SAN FRANCISCO (CN) - Zorro Productions claims Mars candy and the BBDO ad agency violated its trademark by using the caped crusader on a Halloween commercial for M&Ms. Zorro Productions says that while it is "unable to ascertain the full extent of the monetary damages it has suffered," it estimates it at no less than $500,000.

Zorro claims Mars put its own M&M trademark on an actor dressed as the masked crusader for justice, and that this is "likely to confuse the public."

Zorro Inc. is represented by Ross Libenson of Oakland.

Zorro, Spanish for The Fox, was created by Johnston McCulley in 1919. He is portrayed as a nobleman, Don Diego de la Vega, living in the Californio days, when modern-day California was a Spanish colony.

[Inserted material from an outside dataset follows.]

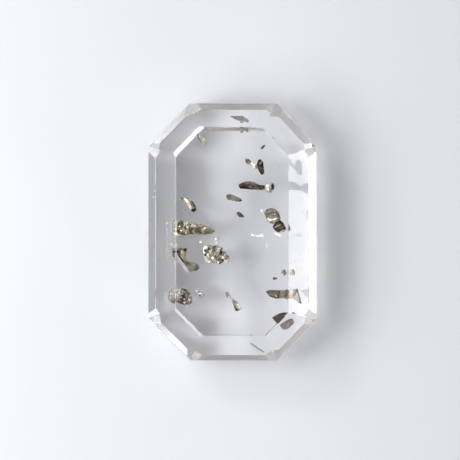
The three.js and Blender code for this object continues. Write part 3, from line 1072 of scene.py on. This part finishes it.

In a black mask and cape, wielding a rapier and whip, Zorro outwits the cruel colonial masters and defends justice and the Californio way.

Douglas Fairbanks and Mary Pickford filmed "The Mark of Zorro" in 1920, as the first movie for their new studio, United Artists. The movie began a Zorro craze, which was reignited, briefly, a generation later, when Disney created the Zorro TV show.

("Out of the night, when the full moon is bright, comes the horseman known as Zorro.")

Though played by an Italian-American, Guy Williams, Zorro was the first dashing Latino character to appear on network TV.